## begin Material
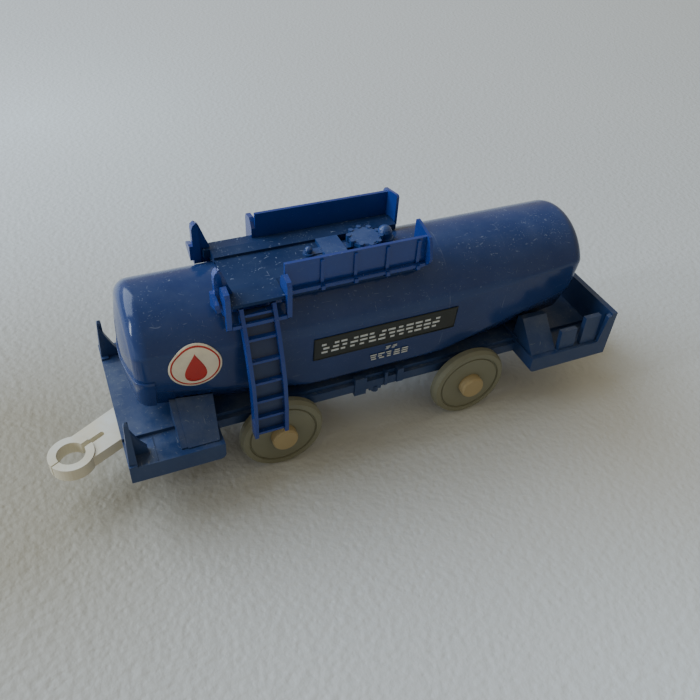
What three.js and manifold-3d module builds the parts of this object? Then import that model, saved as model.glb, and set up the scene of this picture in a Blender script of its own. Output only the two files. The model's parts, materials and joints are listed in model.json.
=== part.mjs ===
// Toy railway tank wagon: a moulded underframe on two wheelsets carries a fish-bellied tank
// shell with a walkway on its crown, a ladder on each side and a swinging coupler at each end.
// Millimetres, +Z up, +X along the wagon from the ring coupler to the hook coupler.
// The origin is on the rail surface, midway between the axles.
import * as THREE from "three";
import { mergeVertices } from "three/addons/utils/BufferGeometryUtils.js";
import Module from "manifold-3d";

const wasm = await Module();
wasm.setup();

// ---------------------------------------------------------------- driving dimensions

const BODY_WIDTH = 38;
const RING_END_X = -55.8;
const HOOK_END_X = 58.6;
const PLATFORM_INNER_X = 36.8;
const SKIRT_BOTTOM_Z = 12;
const SIDE_DECK_Z = 16.2;
const CENTRE_DECK_Z = 17;
const END_WALL_TOP_Z = 24.5;
const WALL = 1.4;

const WHEELBASE = 46.5;
const WHEEL_RADIUS = 9.35;
const WHEEL_WIDTH = 2.4;
const WHEEL_OUTER_Y = 15.1;
const HUB_RADIUS = 2.85;
const HUB_OUTER_Y = 17;
const SHAFT_RADIUS = 2;
const BEARING_CLEARANCE = 0.1;

const TANK_RADIUS = 12.5;
const TANK_AXIS_Z = 31.65;
const TANK_HALF_LENGTH = 52.3;
const TANK_EDGE_RADIUS = 3.2;
const TANK_WALL = 1.6;
const TANK_DOME_HEIGHT = 1.2;
const BELLY_HALF_LENGTH = 16;
const TAPER_END_X = 48;

const BOARD_TOP_Z = 45.1;
const RAIL_TOP_Z = 50;
const RAIL_START_X = -20.6;
const RAIL_END_X = 9.2;
const LANDING_X = -27;
const LADDER_FACE_Y = 19;
const LADDER_BOTTOM_Z = 15;

const COUPLER_TOP_Z = 11.8;
const COUPLER_THICKNESS = 2.7;
const RING_PIVOT_X = -52.6;
const HOOK_PIVOT_X = 55.4;
const RING_REACH = 15.1;
const RING_RADIUS = 4.6;
const HOOK_TIP_X = 70.4;
const RING_SWING_AT_REST = THREE.MathUtils.degToRad(28.5);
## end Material
## What this task involves:
Set down the material above again, word for word.

## Problem solution:
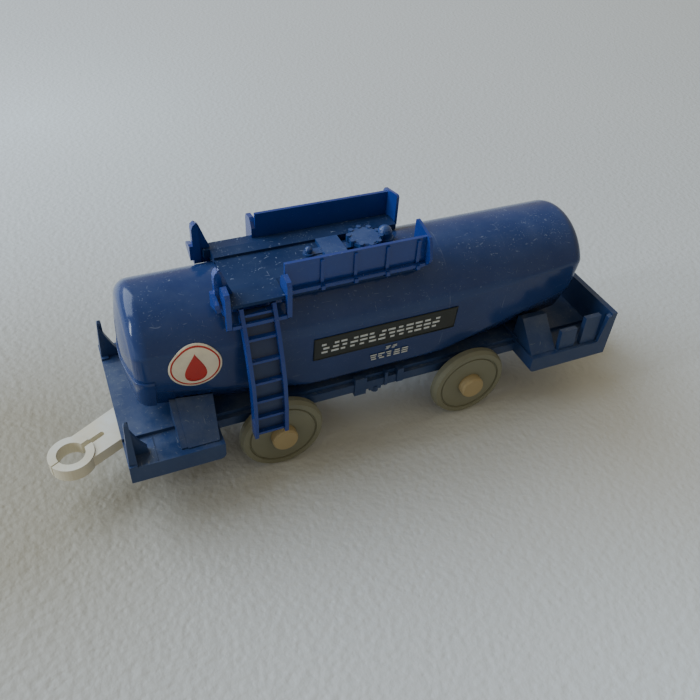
What three.js and manifold-3d module builds the parts of this object? Then import that model, saved as model.glb, and set up the scene of this picture in a Blender script of its own. Output only the two files. The model's parts, materials and joints are listed in model.json.
=== part.mjs ===
// Toy railway tank wagon: a moulded underframe on two wheelsets carries a fish-bellied tank
// shell with a walkway on its crown, a ladder on each side and a swinging coupler at each end.
// Millimetres, +Z up, +X along the wagon from the ring coupler to the hook coupler.
// The origin is on the rail surface, midway between the axles.
import * as THREE from "three";
import { mergeVertices } from "three/addons/utils/BufferGeometryUtils.js";
import Module from "manifold-3d";

const wasm = await Module();
wasm.setup();

// ---------------------------------------------------------------- driving dimensions

const BODY_WIDTH = 38;
const RING_END_X = -55.8;
const HOOK_END_X = 58.6;
const PLATFORM_INNER_X = 36.8;
const SKIRT_BOTTOM_Z = 12;
const SIDE_DECK_Z = 16.2;
const CENTRE_DECK_Z = 17;
const END_WALL_TOP_Z = 24.5;
const WALL = 1.4;

const WHEELBASE = 46.5;
const WHEEL_RADIUS = 9.35;
const WHEEL_WIDTH = 2.4;
const WHEEL_OUTER_Y = 15.1;
const HUB_RADIUS = 2.85;
const HUB_OUTER_Y = 17;
const SHAFT_RADIUS = 2;
const BEARING_CLEARANCE = 0.1;

const TANK_RADIUS = 12.5;
const TANK_AXIS_Z = 31.65;
const TANK_HALF_LENGTH = 52.3;
const TANK_EDGE_RADIUS = 3.2;
const TANK_WALL = 1.6;
const TANK_DOME_HEIGHT = 1.2;
const BELLY_HALF_LENGTH = 16;
const TAPER_END_X = 48;

const BOARD_TOP_Z = 45.1;
const RAIL_TOP_Z = 50;
const RAIL_START_X = -20.6;
const RAIL_END_X = 9.2;
const LANDING_X = -27;
const LADDER_FACE_Y = 19;
const LADDER_BOTTOM_Z = 15;

const COUPLER_TOP_Z = 11.8;
const COUPLER_THICKNESS = 2.7;
const RING_PIVOT_X = -52.6;
const HOOK_PIVOT_X = 55.4;
const RING_REACH = 15.1;
const RING_RADIUS = 4.6;
const HOOK_TIP_X = 70.4;
const RING_SWING_AT_REST = THREE.MathUtils.degToRad(28.5);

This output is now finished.